-- Start of Provided material --
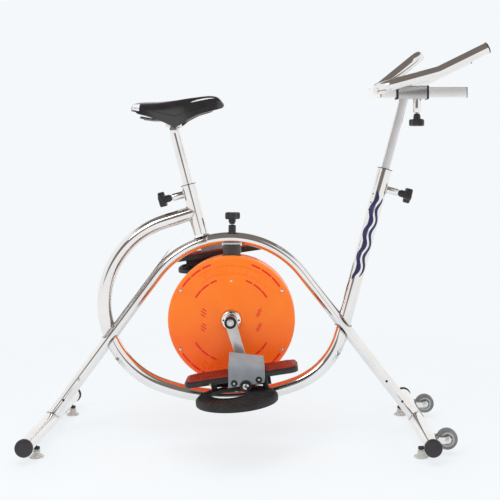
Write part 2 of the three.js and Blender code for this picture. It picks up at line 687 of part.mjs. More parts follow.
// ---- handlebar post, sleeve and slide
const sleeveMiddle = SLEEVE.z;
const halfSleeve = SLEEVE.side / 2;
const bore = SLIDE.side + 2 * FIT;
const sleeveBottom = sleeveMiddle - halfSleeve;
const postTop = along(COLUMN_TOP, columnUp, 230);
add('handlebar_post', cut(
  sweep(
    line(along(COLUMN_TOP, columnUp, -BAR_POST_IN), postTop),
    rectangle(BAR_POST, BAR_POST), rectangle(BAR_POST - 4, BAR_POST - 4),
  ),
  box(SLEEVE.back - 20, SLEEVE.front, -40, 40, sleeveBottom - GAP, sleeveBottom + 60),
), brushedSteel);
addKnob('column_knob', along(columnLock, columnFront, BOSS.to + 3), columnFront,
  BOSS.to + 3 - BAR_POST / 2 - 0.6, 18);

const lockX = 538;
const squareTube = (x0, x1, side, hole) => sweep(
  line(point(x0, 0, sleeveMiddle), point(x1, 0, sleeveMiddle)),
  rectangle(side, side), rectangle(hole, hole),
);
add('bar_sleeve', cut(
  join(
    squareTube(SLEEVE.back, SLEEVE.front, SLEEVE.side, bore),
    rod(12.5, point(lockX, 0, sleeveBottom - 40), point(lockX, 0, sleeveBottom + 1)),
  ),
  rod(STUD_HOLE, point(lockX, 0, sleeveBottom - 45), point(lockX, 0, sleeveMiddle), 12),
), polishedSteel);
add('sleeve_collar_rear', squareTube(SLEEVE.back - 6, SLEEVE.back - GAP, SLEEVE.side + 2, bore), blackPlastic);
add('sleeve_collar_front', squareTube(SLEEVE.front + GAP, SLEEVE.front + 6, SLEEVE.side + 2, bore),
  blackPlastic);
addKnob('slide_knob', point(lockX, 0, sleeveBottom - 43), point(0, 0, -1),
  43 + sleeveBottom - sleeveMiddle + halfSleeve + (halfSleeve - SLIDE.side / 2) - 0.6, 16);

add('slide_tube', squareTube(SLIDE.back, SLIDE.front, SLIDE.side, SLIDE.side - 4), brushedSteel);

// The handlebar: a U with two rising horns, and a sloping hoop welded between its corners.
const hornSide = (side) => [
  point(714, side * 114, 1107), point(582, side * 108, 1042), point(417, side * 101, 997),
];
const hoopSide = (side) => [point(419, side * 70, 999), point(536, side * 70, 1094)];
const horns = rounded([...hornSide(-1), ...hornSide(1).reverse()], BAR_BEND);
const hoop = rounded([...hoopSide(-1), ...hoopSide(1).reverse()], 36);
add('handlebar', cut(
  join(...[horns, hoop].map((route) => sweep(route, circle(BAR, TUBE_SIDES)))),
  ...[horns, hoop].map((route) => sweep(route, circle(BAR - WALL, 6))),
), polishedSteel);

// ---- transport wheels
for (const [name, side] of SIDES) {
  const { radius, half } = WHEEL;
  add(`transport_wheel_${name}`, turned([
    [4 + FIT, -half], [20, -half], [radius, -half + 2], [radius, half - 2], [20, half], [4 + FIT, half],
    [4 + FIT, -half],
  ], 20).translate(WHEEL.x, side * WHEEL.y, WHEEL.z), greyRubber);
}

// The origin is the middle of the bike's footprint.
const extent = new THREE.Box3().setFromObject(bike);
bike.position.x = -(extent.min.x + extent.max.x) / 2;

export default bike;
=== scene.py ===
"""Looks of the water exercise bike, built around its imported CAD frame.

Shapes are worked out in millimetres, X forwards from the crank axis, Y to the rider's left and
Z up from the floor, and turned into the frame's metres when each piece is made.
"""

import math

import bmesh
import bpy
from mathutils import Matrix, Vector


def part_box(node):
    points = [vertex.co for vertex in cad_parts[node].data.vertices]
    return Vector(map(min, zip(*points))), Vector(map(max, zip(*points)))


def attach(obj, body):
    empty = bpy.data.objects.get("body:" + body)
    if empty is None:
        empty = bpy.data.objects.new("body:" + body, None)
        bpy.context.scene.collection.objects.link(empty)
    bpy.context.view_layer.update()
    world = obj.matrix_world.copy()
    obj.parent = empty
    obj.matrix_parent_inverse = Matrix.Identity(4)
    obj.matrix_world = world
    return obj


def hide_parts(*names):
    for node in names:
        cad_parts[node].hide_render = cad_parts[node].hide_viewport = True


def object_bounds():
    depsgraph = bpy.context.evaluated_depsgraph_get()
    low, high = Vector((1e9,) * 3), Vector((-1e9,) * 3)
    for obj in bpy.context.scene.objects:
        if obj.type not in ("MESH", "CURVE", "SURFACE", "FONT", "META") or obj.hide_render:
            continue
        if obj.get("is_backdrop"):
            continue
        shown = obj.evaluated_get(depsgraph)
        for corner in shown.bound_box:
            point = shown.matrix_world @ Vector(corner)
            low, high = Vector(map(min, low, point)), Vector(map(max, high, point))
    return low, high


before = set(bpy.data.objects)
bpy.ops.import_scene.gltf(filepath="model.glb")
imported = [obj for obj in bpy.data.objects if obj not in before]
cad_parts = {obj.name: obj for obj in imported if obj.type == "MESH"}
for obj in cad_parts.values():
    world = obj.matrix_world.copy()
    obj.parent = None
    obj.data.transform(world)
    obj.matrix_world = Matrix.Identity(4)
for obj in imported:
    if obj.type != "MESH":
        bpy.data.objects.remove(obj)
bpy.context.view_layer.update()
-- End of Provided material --
What to do: Exactly the lines from the line that has "the bike's footprint." through the line that has "obj.matrix_parent_inverse = Matrix.Identity(4)" are to be repeated, both included, with nothing added.

Exercise result:
// The origin is the middle of the bike's footprint.
const extent = new THREE.Box3().setFromObject(bike);
bike.position.x = -(extent.min.x + extent.max.x) / 2;

export default bike;
=== scene.py ===
"""Looks of the water exercise bike, built around its imported CAD frame.

Shapes are worked out in millimetres, X forwards from the crank axis, Y to the rider's left and
Z up from the floor, and turned into the frame's metres when each piece is made.
"""

import math

import bmesh
import bpy
from mathutils import Matrix, Vector


def part_box(node):
    points = [vertex.co for vertex in cad_parts[node].data.vertices]
    return Vector(map(min, zip(*points))), Vector(map(max, zip(*points)))


def attach(obj, body):
    empty = bpy.data.objects.get("body:" + body)
    if empty is None:
        empty = bpy.data.objects.new("body:" + body, None)
        bpy.context.scene.collection.objects.link(empty)
    bpy.context.view_layer.update()
    world = obj.matrix_world.copy()
    obj.parent = empty
    obj.matrix_parent_inverse = Matrix.Identity(4)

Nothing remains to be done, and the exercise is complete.